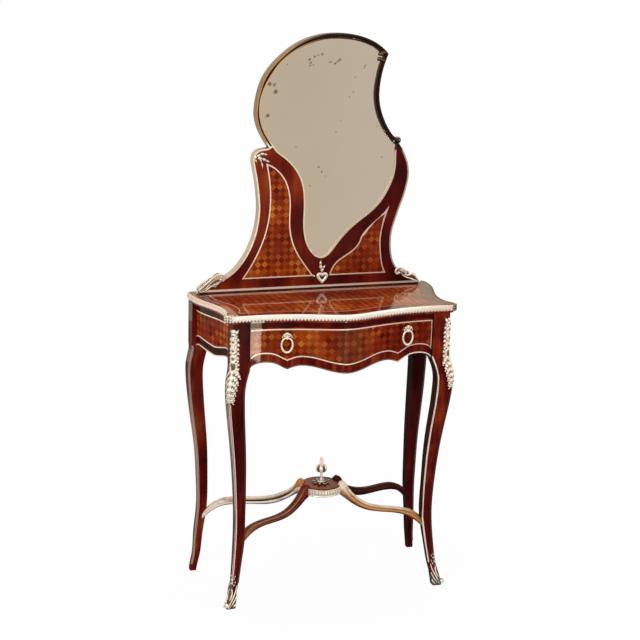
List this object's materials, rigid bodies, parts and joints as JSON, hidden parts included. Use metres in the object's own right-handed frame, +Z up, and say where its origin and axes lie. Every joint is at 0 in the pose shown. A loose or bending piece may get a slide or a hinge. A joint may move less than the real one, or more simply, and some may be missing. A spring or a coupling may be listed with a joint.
{
  "type": "dressing table",
  "caption": "Small standing dressing table with cabriole legs, a scalloped drawer with ring handles, a crossed shelf stretcher and a tall shaped mirror in a parquetry gallery.",
  "frame": {"origin": "on the floor under the middle of the table's outline", "axes": "+Z up, -Y towards the sitter, +X to the sitter's right when facing the table from the front"},
  "size_m": [0.6666, 0.334, 1.4218],
  "materials": {
    "kingwood": "french polished veneer",
    "parquetry": "french polished parquetry of squares set on point",
    "oak": "plain waxed",
    "gilt_bronze": "gilt, cast and chased",
    "mirror_glass": "silvered, a little foxed",
    "steel": "plain"
  },
  "bodies": {
    "table": {"leg_front_left": "kingwood", "leg_front_right": "kingwood", "leg_rear_left": "kingwood", "leg_rear_right": "kingwood", "knee_mounts": "gilt_bronze", "sabots": "gilt_bronze", "leg_beads": "gilt_bronze", "rear_rail": "oak", "side_rail_left": "kingwood", "side_rail_right": "kingwood", "front_top_rail": "kingwood", "drawer_runner_left": "oak", "drawer_runner_right": "oak", "drawer_kicker_left": "oak", "drawer_kicker_right": "oak", "drawer_stops": "oak", "top_screws": "steel", "table_top": "kingwood", "top_edge_moulding": "gilt_bronze", "top_parquetry": "parquetry", "top_line": "gilt_bronze", "corner_clasps": "gilt_bronze", "side_parquetry": "parquetry", "side_lines": "gilt_bronze", "stretcher_arm_front_left": "kingwood", "stretcher_arm_front_right": "kingwood", "stretcher_arm_rear_left": "kingwood", "stretcher_arm_rear_right": "kingwood", "stretcher_shelf": "kingwood", "shelf_band": "gilt_bronze", "finial": "gilt_bronze", "finial_rosette": "gilt_bronze", "finial_nut": "gilt_bronze", "gallery_board": "kingwood", "gallery_dowels": "oak", "gallery_parquetry": "parquetry", "gallery_lines": "gilt_bronze", "edge_bead": "gilt_bronze", "mirror_frame": "kingwood", "mirror_slip": "gilt_bronze", "mirror_glass": "mirror_glass", "mirror_backboard": "oak", "mirror_knob": "gilt_bronze", "mirror_tip_mount": "gilt_bronze", "heart_mount": "gilt_bronze", "shoulder_leaf": "gilt_bronze", "acanthus_feet": "gilt_bronze"},
    "drawer": {"drawer_front": "kingwood", "drawer_parquetry": "parquetry", "drawer_lines": "gilt_bronze", "drawer_apron_bead": "gilt_bronze", "drawer_side_left": "oak", "drawer_side_right": "oak", "drawer_back": "oak", "drawer_bottom": "oak", "handle_post_left": "gilt_bronze", "handle_post_right": "gilt_bronze", "handle_nuts": "gilt_bronze"},
    "ring_left": {"handle_ring_left": "gilt_bronze"},
    "ring_right": {"handle_ring_right": "gilt_bronze"}
  },
  "joints": [
    {"name": "drawer_slide", "type": "slide", "parent": "table", "child": "drawer", "axis": [0, -1, 0], "range_m": [0, 0.17]},
    {"name": "ring_left_swing", "type": "hinge", "parent": "drawer", "child": "ring_left", "pos_m": [-0.15239, -0.13467, 0.7025], "axis": [-0.9854, 0.1704, 0], "range_deg": [-14, 95]},
    {"name": "ring_right_swing", "type": "hinge", "parent": "drawer", "child": "ring_right", "pos_m": [0.16795, -0.13223, 0.7025], "axis": [-0.9903, -0.1391, 0], "range_deg": [-14, 95]}
  ]
}
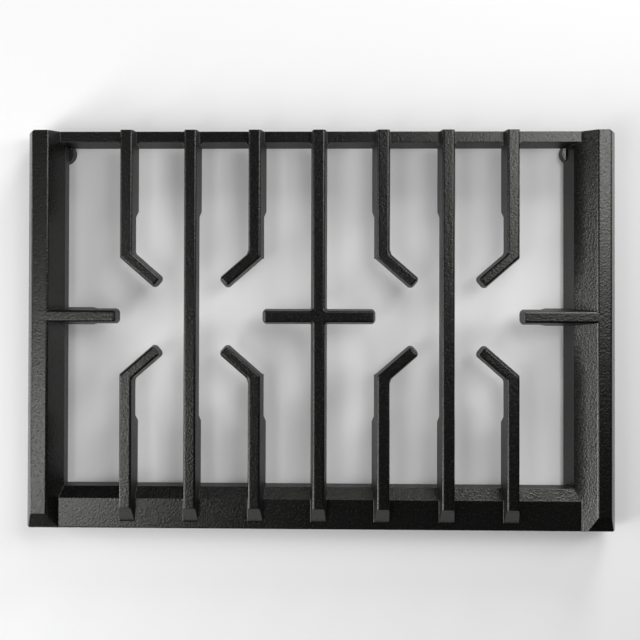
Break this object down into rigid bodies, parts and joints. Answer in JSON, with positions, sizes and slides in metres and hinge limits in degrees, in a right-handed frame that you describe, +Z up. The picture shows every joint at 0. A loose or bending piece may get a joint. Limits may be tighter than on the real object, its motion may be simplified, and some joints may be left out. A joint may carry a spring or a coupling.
{
  "type": "stove grate",
  "caption": "Cast-iron cooktop grate with bevelled hollow frames, pan bars and bent fingers round the burner places.",
  "frame": {"origin": "on the ground, under the middle of the grate", "axes": "+X along the grate from one end frame to the other, +Y from the wide rim to the thin rail, +Z up to the cooking level"},
  "size_m": [0.495, 0.336, 0.04],
  "materials": {
    "enamelled_iron": "matt black enamel over a finely pebbled casting"
  },
  "bodies": {
    "root": {"grate": "enamelled_iron"}
  },
  "joints": []
}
|---|
Aim:
The full set of records should be duplicated exactly.

Response:
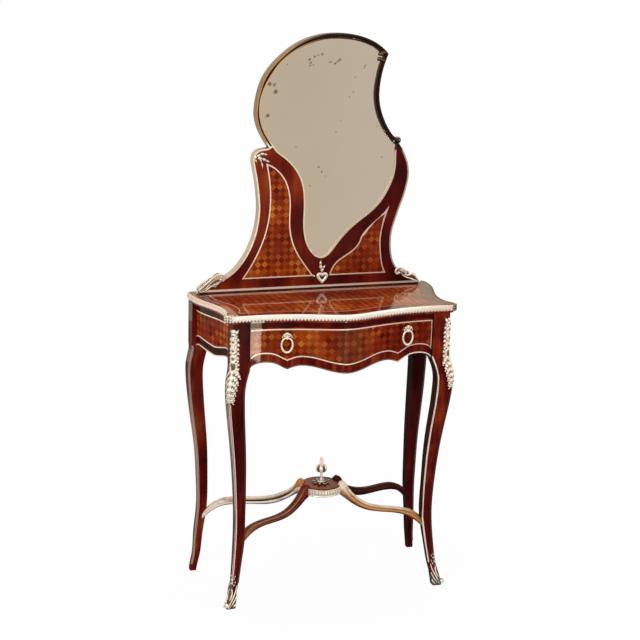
List this object's materials, rigid bodies, parts and joints as JSON, hidden parts included. Use metres in the object's own right-handed frame, +Z up, and say where its origin and axes lie. Every joint is at 0 in the pose shown. A loose or bending piece may get a slide or a hinge. A joint may move less than the real one, or more simply, and some may be missing. A spring or a coupling may be listed with a joint.
{
  "type": "dressing table",
  "caption": "Small standing dressing table with cabriole legs, a scalloped drawer with ring handles, a crossed shelf stretcher and a tall shaped mirror in a parquetry gallery.",
  "frame": {"origin": "on the floor under the middle of the table's outline", "axes": "+Z up, -Y towards the sitter, +X to the sitter's right when facing the table from the front"},
  "size_m": [0.6666, 0.334, 1.4218],
  "materials": {
    "kingwood": "french polished veneer",
    "parquetry": "french polished parquetry of squares set on point",
    "oak": "plain waxed",
    "gilt_bronze": "gilt, cast and chased",
    "mirror_glass": "silvered, a little foxed",
    "steel": "plain"
  },
  "bodies": {
    "table": {"leg_front_left": "kingwood", "leg_front_right": "kingwood", "leg_rear_left": "kingwood", "leg_rear_right": "kingwood", "knee_mounts": "gilt_bronze", "sabots": "gilt_bronze", "leg_beads": "gilt_bronze", "rear_rail": "oak", "side_rail_left": "kingwood", "side_rail_right": "kingwood", "front_top_rail": "kingwood", "drawer_runner_left": "oak", "drawer_runner_right": "oak", "drawer_kicker_left": "oak", "drawer_kicker_right": "oak", "drawer_stops": "oak", "top_screws": "steel", "table_top": "kingwood", "top_edge_moulding": "gilt_bronze", "top_parquetry": "parquetry", "top_line": "gilt_bronze", "corner_clasps": "gilt_bronze", "side_parquetry": "parquetry", "side_lines": "gilt_bronze", "stretcher_arm_front_left": "kingwood", "stretcher_arm_front_right": "kingwood", "stretcher_arm_rear_left": "kingwood", "stretcher_arm_rear_right": "kingwood", "stretcher_shelf": "kingwood", "shelf_band": "gilt_bronze", "finial": "gilt_bronze", "finial_rosette": "gilt_bronze", "finial_nut": "gilt_bronze", "gallery_board": "kingwood", "gallery_dowels": "oak", "gallery_parquetry": "parquetry", "gallery_lines": "gilt_bronze", "edge_bead": "gilt_bronze", "mirror_frame": "kingwood", "mirror_slip": "gilt_bronze", "mirror_glass": "mirror_glass", "mirror_backboard": "oak", "mirror_knob": "gilt_bronze", "mirror_tip_mount": "gilt_bronze", "heart_mount": "gilt_bronze", "shoulder_leaf": "gilt_bronze", "acanthus_feet": "gilt_bronze"},
    "drawer": {"drawer_front": "kingwood", "drawer_parquetry": "parquetry", "drawer_lines": "gilt_bronze", "drawer_apron_bead": "gilt_bronze", "drawer_side_left": "oak", "drawer_side_right": "oak", "drawer_back": "oak", "drawer_bottom": "oak", "handle_post_left": "gilt_bronze", "handle_post_right": "gilt_bronze", "handle_nuts": "gilt_bronze"},
    "ring_left": {"handle_ring_left": "gilt_bronze"},
    "ring_right": {"handle_ring_right": "gilt_bronze"}
  },
  "joints": [
    {"name": "drawer_slide", "type": "slide", "parent": "table", "child": "drawer", "axis": [0, -1, 0], "range_m": [0, 0.17]},
    {"name": "ring_left_swing", "type": "hinge", "parent": "drawer", "child": "ring_left", "pos_m": [-0.15239, -0.13467, 0.7025], "axis": [-0.9854, 0.1704, 0], "range_deg": [-14, 95]},
    {"name": "ring_right_swing", "type": "hinge", "parent": "drawer", "child": "ring_right", "pos_m": [0.16795, -0.13223, 0.7025], "axis": [-0.9903, -0.1391, 0], "range_deg": [-14, 95]}
  ]
}
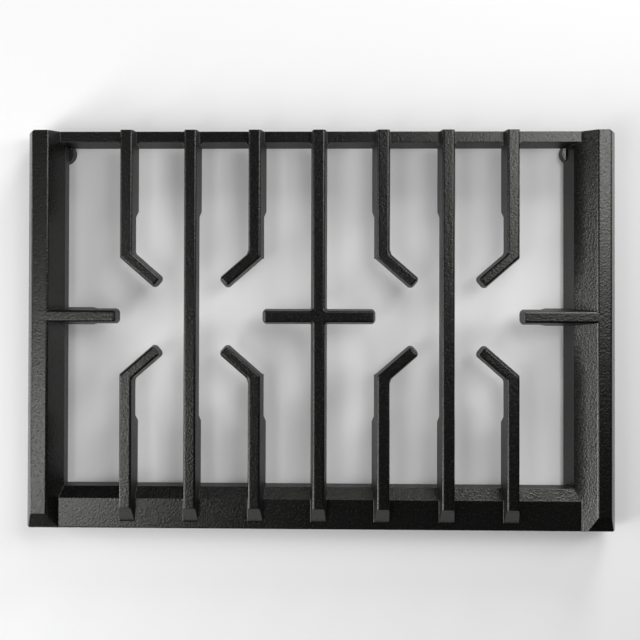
Break this object down into rigid bodies, parts and joints. Answer in JSON, with positions, sizes and slides in metres and hinge limits in degrees, in a right-handed frame that you describe, +Z up. The picture shows every joint at 0. A loose or bending piece may get a joint. Limits may be tighter than on the real object, its motion may be simplified, and some joints may be left out. A joint may carry a spring or a coupling.
{
  "type": "stove grate",
  "caption": "Cast-iron cooktop grate with bevelled hollow frames, pan bars and bent fingers round the burner places.",
  "frame": {"origin": "on the ground, under the middle of the grate", "axes": "+X along the grate from one end frame to the other, +Y from the wide rim to the thin rail, +Z up to the cooking level"},
  "size_m": [0.495, 0.336, 0.04],
  "materials": {
    "enamelled_iron": "matt black enamel over a finely pebbled casting"
  },
  "bodies": {
    "root": {"grate": "enamelled_iron"}
  },
  "joints": []
}